やっぱりモノクロ映画ということもあって、陰影が印象的な映像だったことも書いておきたいと思います。この辺はオーソン・ウェルズの才能を感じさせる面なんでしょう。きっと。
しかしこの映画に加え、僕が観た数少ない彼の出演作である「第三の男」でも「黒い罠」でもそうですが、彼はよっぽど悪役が好きなんでしょうか。悪役は演じて楽しいとはよく聞きますが…。

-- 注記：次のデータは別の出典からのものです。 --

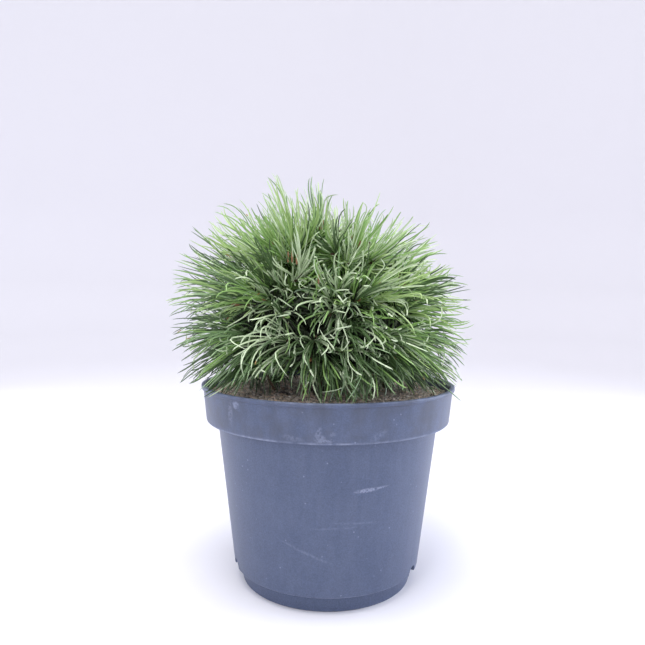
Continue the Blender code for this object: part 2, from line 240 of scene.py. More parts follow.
class PotSettings(PropertyGroup):
    plastic: a_colour("Plastic", "Colour of the moulded wall", "#48546F")
    # Dust, rubs and specks take this colour, and so do the painted highlight bands along the pot's edges
    dust_and_highlight_colour: a_colour("Dust", "Colour of dry dust and rubbed places", "#8B93AA")
    stain: a_colour("Stain", "Colour of dried soil on the collar", "#3F434F")
    # The amount also sets the painted highlight bands along the pot's edges
    dust_and_painted_light: a_number("Dust amount", "How much of the wall shows dust", 0.80, 0.0, 1.0, subtype="FACTOR")
    edge_round: a_length("Edge rounding", "Radius of the pot's moulded edges", 0.0010, 0.0003, 0.002)
    sides: a_number("Sides", "Steps round the pot", 160, 48, 256)


class SoilSettings(PropertyGroup):
    # The peat's colour is far paler than real peat, a painted light for the crown's shade over the fill
    peat: a_colour("Peat", "Colour of the fill's paler lumps", "#D0C5B9")
    crumbs: a_number("Crumbs", "Crumbs on each square metre of the fill", 50000, 1000, 200000)
    crumb_size: a_length("Crumb size", "Radius of the larger crumbs", 0.0026, 0.0005, 0.004)


class BarkSettings(PropertyGroup):
    bark: a_colour("Bark", "Colour of the trunk's plates", "#5B4636")
    plate_width: a_length("Plate width", "Width of one plate of bark", 0.0042, 0.001, 0.02)
    furrow: a_length("Furrow depth", "Depth of the furrows between plates", 0.0007, 0.0, 0.003)


class NeedleSettings(PropertyGroup):
    sprays: a_number("Sprays all round", "How many shoot tips a whole ball would have", 200, 50, 600)
    pairs: a_number("Longest pairs", "Pairs of a spray that reach out to the crown's outline", 10, 2, 20)
    width: a_length("Needle width", "Width across one needle", 0.0015, 0.0005, 0.004)
    spread: a_number(
        "Spray spread",
        "How far a spray's tips stand from its middle, seen from the crown's middle",
        math.radians(11.0),
        math.radians(2.0),
        math.radians(30.0),
        subtype="ANGLE",
    )
    seed: a_number("Seed", "Changes how the shoots and needles fall", 7, 0, 9999)


class StudioSettings(PropertyGroup):
    floor: a_colour("Floor", "Colour of the floor and the wall round it", "#E9E8EC")
    sky: a_colour("Room light", "Colour of the light from all round", "#F4F4FB")
    sky_strength: a_number("Room light strength", "Strength of the light from all round", 1.24, 0.0, 5.0)
    lamp: a_number("Lamp power", "Power that each lamp takes its share of", 12.5, 0.0, 200.0, unit="POWER")


def add_node(tree, kind, inputs=None, result=0, stops=(), **settings):
    """Adds a node and gives one of its results.

    Settings are the node's own, and stops are a colour ramp's places and colours.
    An input takes a value, or the result that it is linked to.
    """
    node = tree.nodes.new(kind)
    for name, value in settings.items():
        setattr(node, name, value)
    for key, value in (inputs or {}).items():
        if isinstance(value, bpy.types.NodeSocket):
            tree.links.new(value, node.inputs[key])
        else:
            node.inputs[key].default_value = value
    for i, (position, colour) in enumerate(stops):
        ramp = node.color_ramp.elements
        stop = ramp[0] if i == 0 else ramp[-1] if i == len(stops) - 1 else ramp.new(position)
        stop.position = position
        stop.color = colour
    return node.outputs[result] if len(node.outputs) else None


def material_with(name, look, *given):
    """A material with one shader. Look adds the nodes that it needs and gives the shader's inputs."""
    material = bpy.data.materials.new(name)
    material.use_nodes = True
    tree = material.node_tree
    tree.nodes.clear()
    add = partial(add_node, tree)
    shader = add("ShaderNodeBsdfPrincipled", look(add, *given))
    add("ShaderNodeOutputMaterial", {"Surface": shader})
    return material


def plain_material(name, colour, roughness, ior=1.45):
    """A finish with one colour and gloss all over."""
    return material_with(name, lambda _: {"Base Color": colour, "Roughness": roughness, "IOR": ior})


def mesh_from(name, points, triangles):
    """A smooth mesh from its corners and triangles."""
    mesh = bpy.data.meshes.new(name)
    points = np.ascontiguousarray(points, dtype=np.float32)
    triangles = np.ascontiguousarray(triangles, dtype=np.int32)
    mesh.vertices.add(len(points))
    mesh.vertices.foreach_set("co", points.ravel())
    mesh.loops.add(triangles.size)
    mesh.loops.foreach_set("vertex_index", triangles.ravel())
    mesh.polygons.add(len(triangles))
    mesh.polygons.foreach_set("loop_start", np.arange(0, triangles.size, 3, dtype=np.int32))
    mesh.polygons.foreach_set("use_smooth", np.full(len(triangles), True))
    mesh.update(calc_edges=True)
    mesh.validate()
    return mesh


def in_scene(name, data):
    """A new object in the scene with this mesh, light or camera."""
    obj = bpy.data.objects.new(name, data)
    bpy.context.scene.collection.objects.link(obj)
    return obj


def place(name, mesh, material, nodes=()):
    """Puts a finished piece in the scene, on the plant's one body, in place of the nodes."""
    mesh.materials.clear()
    mesh.materials.append(material)
    obj = in_scene(name, mesh)
    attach(obj, "root")
    if nodes:
        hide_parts(*nodes)


def nodes_named(*starts):
    """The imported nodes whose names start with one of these."""
    found = [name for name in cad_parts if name.startswith(starts)]
    if not found:
        raise RuntimeError(f"the packed model has no node that starts with {' or '.join(starts)}")
    return found


def finished_mesh(holder, name):
    """The mesh that an object's modifiers make. The object itself is taken away."""
    bpy.context.view_layer.update()
    graph = bpy.context.evaluated_depsgraph_get()
    mesh = bpy.data.meshes.new_from_object(holder.evaluated_get(graph))
    mesh.name = name
    holder.modifiers.clear()
    bpy.data.objects.remove(holder, do_unlink=True)
    return mesh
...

監督としてはもちろん現在は確固たる評価を受けているオーソン・ウェルズですが、役者としてもなかなかおもしろい人だなぁと改めて思いましたね。また嫌な奴やってんな、って。
このシーンがイイ!
終盤の時計台のシーンかなぁ。終始時計台は舞台としてかなり重要なポジションでしたね。
ココが○
短くてわかりやすい内容。これ、第二次世界大戦終戦翌年に公開されてるんですよね。その事実がもうすごい。
ココが×
基本的にキンドラが下手を打って詰められていく話なので、もう少し狡猾さみたいなものが出てくると面白かったかなと思います。二重の仕掛けもなく、全体的に素直に進みすぎかなと。
MVA
そんなわけでオーソン・ウェルズにあげたいところですが、こちらの方に。
エドワード・G・ロビンソン(ウィルソン役)
オーソン・ウェルズを追う捜査官。
この前観た「深夜の告白」でも「ソイレント・グリーン」でも良かったし、今さらになって期待値が上がる俳優さんとして認識しました。
まーいぶし銀でね。派手さもイケメンさも皆無なんですが、味があってとても良かったです。